FCC is blamed as Bell Atlantic and Tele-Communications call off merger


In a stunning announcement that upsets expectations for the much-ballyhooed information superhighway, Bell Atlantic Corp. and cable TV giant Tele-Communications Inc. say they have canceled their $33 billion merger agreement.

The companies blame the deal's collapse on the Federal Communications Commission, which this week voted to reduce cable television rates against the protests of the cable TV industry. But the complex agreement had run into problems long before the FCC decision.

"Of course, we are disappointed, but the unsettled regulatory climate made it too difficult for the parties to value the future today," Raymond W. Smith, chief executive of the Philadelphia-based parent of Bell Atlantic-Maryland, said in a statement released last night.

Mr. Smith said the two companies thought talks this week had cleared the final barriers to completing Bell Atlantic's acquisition of TCI, the nation's largest cable television company, and Liberty Media, a cable TV programmer controlled by TCI.

Since the announcement over four months ago of the deal -- which would have been the biggest merger in U.S. history -- Bell Atlantic's stock price plunged more than 20 percent. The companies also missed three self-imposed deadlines for reaching a definitive merger agreement, as they struggled to overcome a series of complications.

Those included TCI Chief Executive John C. Malone's growing reservations about the deal, according to well-placed sources. Mr. Malone, one of the communications industry's most aggressive deal makers, is said to have felt increasingly penned in by the Bell Atlantic marriage.

The failed deal may presage problems for other ambitious, technology-driven alliances. The TCI-Bell Atlantic agreement was hailed as a crucial step in making the information superhighway a reality, since the marriage would have allowed people access to hundreds of cable TV channels and new telecommunications services such as instant home shopping and banking. Together, TCI and Bell Atlantic would have reached 40 percent of all households in the United States.

The merger agreement triggered a massive -- among other cable TV operators and regional telephone companies -- historically adversaries -- to join and create joint ventures in expection of what is to become the biggest economic boom since the Industrial Revolution. Cox Enterprises and Southwestern Bell have already entered into a joint venture. Others are under way.

Bell Atlantic is expected to proceed with its interactive TV experiments, even without TCI. The regional telephone company has been a leader among the Baby Bells in pursuing technology opportunities beyond traditional telephone service.
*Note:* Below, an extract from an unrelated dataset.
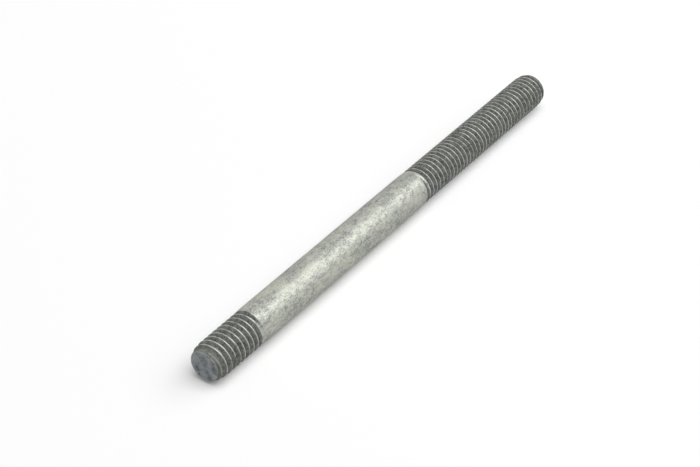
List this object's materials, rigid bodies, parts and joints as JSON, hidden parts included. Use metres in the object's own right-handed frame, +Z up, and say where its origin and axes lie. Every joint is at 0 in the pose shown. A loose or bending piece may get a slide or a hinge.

TCI is widely expected to continue its pursuit of other partnerships. Mr. Malone has held discussions with at least three major Hollywood companies -- MCA, Sony Pictures and Fox Inc. He feels that he needs unrestricted access to programming to feed into his cable systems.

The collapse of the Bell Atlantic deal also raises the possibility that Mr. Malone will again team with QVC Network Chairman Barry Diller, who recently lost the takeover battle for Paramount Communications. Mr. Malone was one of Mr. Diller's chief backers before the Bell Atlantic agreement.

Despite all the drama surrounding yesterday's announcement, TCI and Bell Atlantic left open the possibility they will cooperate on joint ventures in the future, including the building of high-tech cable/telephone systems and investments in programming.

Regardless of the future for TCI and Bell Atlantic, the announcement set the stage for a battle royal with Washington. Some observers speculated late yesterday that the decision was a high-stakes gambit by the two companies to embarrass the Clinton administration -- which has been an enthusiastic proponent of a high-tech cable/telephone infrastructure -- and get the FCC to reverse its decision to roll back cable TV rates by 7 percent.

Mr. Malone is notoriously disdainful of politicians and regulators who have tried to rein in the cable industry after years of spiraling rates. TCI vigorously attacked the FCC yesterday, saying it would cut its capital expenditure program by $500 million.

That charge was forcefully rejected by the FCC. Chairman Reed Hundt criticized suggestions that the agency's cable rate vote had undercut the TCI-Bell Atlantic deal. He said the price cut "did not in any way make the future of the cable industry more unsettled."

"Our adoption of a comprehensive set of regulations clarified the industry's future by finalizing our cable rate decision and establishing cost-of-service and going-forward rules," Mr. Hundt said.

James Quello, an FCC commissioner, rejected the notion outright. "I'm afraid this is too convenient," he said. "They [Bell Atlantic] may be paying too much for it [TCI]."

The TCI-Bell Atlantic's decision to cancel the deal is not supposed to affect a simultaneous agreement that TCI has to reacquire Liberty Media Corp., a company spun off to TCI shareholders three years ago that contains many of TCI's investments in program services such as Black Entertainment TV, Home Shopping Network, and an ambitious new pay-TV movie service called Starz!

Under terms of the original merger agreement, $25 billion had been assigned for TCI and Liberty's cable TV subscribers and $5 billion for programming investments.